Another answer is simpler, though, and might just be more effective for complete laymen, since I think you're targeting people who already have some knowledge and there is clearly a lot of misunderstanding in the comments section. Theory is just another way of doing philosophy, a way that is more attentive to language, subtlety, and cultural context, and permits the use of literature--which has been used in philosophy since time immemorial; arguably Plato *wrote* literature--within philosophical conversation.

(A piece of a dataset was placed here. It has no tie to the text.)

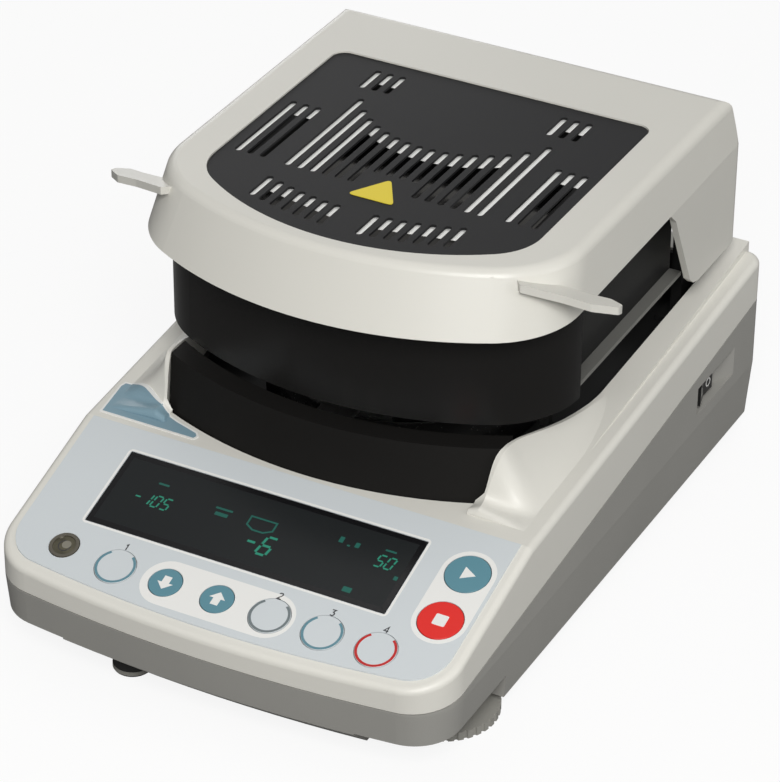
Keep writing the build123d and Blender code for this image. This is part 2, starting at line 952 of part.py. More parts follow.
with BuildPart() as level_vial:
    with BuildSketch(panel_place(level_x, level_rise, level_depth - 1.5)):
        Circle(level_bore - running_gap)
    extrude(amount=level_depth - 1.5 + overlay_thickness / 2)
save(level_vial, "level_vial")

# Basin: the black tray that lines the opening, with the round well under the pan
with BuildPart() as chamber_basin:
    with BuildSketch(Plane.XY.offset(basin_floor - basin_wall)):
        add(opening_plan(fit_gap))
    extrude(amount=lid_crest / 4)
    add(
        side_slab(
            (front_y, 0),
            (rear_y, 0),
            (rear_y, deck_z(rear_y) - basin_drop),
            (crease_y, deck_z(crease_y) - basin_drop),
            (front_y, deck_z(front_y) - basin_drop),
        ),
        mode=Mode.INTERSECT,
    )
    with BuildSketch(Plane.XY.offset(basin_floor)):
        add(opening_plan(fit_gap + basin_wall))
    extrude(amount=lid_crest / 4, mode=Mode.SUBTRACT)
    with Locations((0, chamber_y, basin_floor)):
        Cylinder(
            well_radius + basin_wall,
            basin_floor - well_base,
            align=(Align.CENTER, Align.CENTER, Align.MAX),
        )
        Cylinder(
            well_radius,
            basin_floor - well_floor,
            align=(Align.CENTER, Align.CENTER, Align.MAX),
            mode=Mode.SUBTRACT,
        )
    with Locations((0, chamber_y, well_base)):
        Cylinder(
            shaft_radius + shaft_hole_gap + basin_wall,
            basin_wall + collar_height,
            align=(Align.CENTER, Align.CENTER, Align.MIN),
        )
        Cylinder(shaft_radius + shaft_hole_gap, 4 * collar_height, mode=Mode.SUBTRACT)
save(chamber_basin, "chamber_basin")

# Fascia: the curved black wall between the panel and the smoked window
with BuildPart() as front_fascia:
    foot_z = deck_z(fascia_front) - basin_drop
    with BuildSketch(Plane.XY.offset(foot_z)):
        add(arc_strip(fascia_front, fascia_radius, fascia_half_width, fascia_thickness))
    with BuildSketch(Plane.XY.offset(fascia_top)):
        add(arc_strip(fascia_top_front, fascia_top_radius, fascia_top_half_width, fascia_thickness))
    loft()
    with BuildSketch(Plane.XY.offset(fascia_top - fascia_thickness)):
        add(arc_strip(fascia_top_front + 1, fascia_top_radius, fascia_top_half_width, fascia_shelf))
    extrude(amount=fascia_thickness)
    add(chamber_basin.part, mode=Mode.SUBTRACT)
save(front_fascia, "front_fascia")

# Weighing parts in the well: shield, draft ring, shaft, support, pan and its lifting handle
with BuildPart() as well_shield:
    with Locations((0, chamber_y, well_floor)):
        Cylinder(
            well_radius - fit_gap,
            shield_thickness,
            align=(Align.CENTER, Align.CENTER, Align.MIN),
        )
        Cylinder(
            shaft_radius + shaft_hole_gap + basin_wall + fit_gap,
            collar_height,
            mode=Mode.SUBTRACT,
        )
save(well_shield, "well_shield")

with BuildPart() as draft_ring:
    with Locations((0, chamber_y, well_floor + shield_thickness)):
        ring_height = ring_top - well_floor - shield_thickness
        Cylinder(ring_radius, ring_height, align=(Align.CENTER, Align.CENTER, Align.MIN))
        Cylinder(
            ring_radius - ring_wall,
            ring_height,
            align=(Align.CENTER, Align.CENTER, Align.MIN),
            mode=Mode.SUBTRACT,
        )
save(draft_ring, "draft_ring")

with BuildPart() as support_shaft:
    with Locations((0, chamber_y, cell_top)):
        Cylinder(
            2 * shaft_radius,
            shaft_radius,
            align=(Align.CENTER, Align.CENTER, Align.MIN),
        )
        Cylinder(
            shaft_radius,
            support_z - cell_top,
            align=(Align.CENTER, Align.CENTER, Align.MIN),
        )
save(support_shaft, "support_shaft")

with BuildPart() as pan_support:
    with Locations((0, chamber_y, support_z)):
        Cylinder(
            2 * shaft_radius,
            support_thickness,
            align=(Align.CENTER, Align.CENTER, Align.MIN),
        )
        Box(
            2 * support_arm_length,
            support_arm_width,
            support_thickness,
            align=(Align.CENTER, Align.CENTER, Align.MIN),
        )
        Box(
            support_arm_width,
            2 * support_arm_length,
            support_thickness,
            align=(Align.CENTER, Align.CENTER, Align.MIN),
        )
    with Locations((0, chamber_y, support_z)):
        with PolarLocations(support_arm_length - support_arm_width / 2, 4):
            Cylinder(
                support_arm_width / 2,
                pan_floor - support_z,
                align=(Align.CENTER, Align.CENTER, Align.MIN),
            )
save(pan_support, "pan_support")

with BuildPart() as sample_pan:
    with Locations((0, chamber_y, pan_floor)):
        Cylinder(pan_radius, pan_height, align=(Align.CENTER, Align.CENTER, Align.MIN))
        Cylinder(
            pan_radius + pan_rim,
            pan_height,
            align=(Align.CENTER, Align.CENTER, Align.MIN),
        )
        Cylinder(
            pan_radius + pan_rim,
            pan_height - pan_wall,
            align=(Align.CENTER, Align.CENTER, Align.MIN),
            mode=Mode.SUBTRACT,
        )
        Cylinder(pan_radius, pan_height, align=(Align.CENTER, Align.CENTER, Align.MIN))
    with Locations((0, chamber_y, pan_floor + pan_wall)):
        Cylinder(
            pan_radius - pan_wall,
            pan_height,
            align=(Align.CENTER, Align.CENTER, Align.MIN),
            mode=Mode.SUBTRACT,
        )
save(sample_pan, "sample_pan")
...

It's a different conversation than the ones philosophers qua philosophers are having because the cultural norms involved in philosophical conversations and because the canonical writers, or reference points rather, are different... and because philosophers qua philosophers and theorists are often interested in talking about different things in different ways. The reason *why* we don't call it philosophy is convoluted and involves the rift between philosophical schools at the beginning of the century (the Anglo-driven Analytic school and the Continental-driven, well, Continental school). "Theorists" are basically Continental philosophers much of the time. In my school, the comp lit dept is basically a Continental philosophy dept.

But yes. It's all just ways of thinking in the end. There are ways of thinking "just" through literature, or through literature and history, or through literature and sociology as well.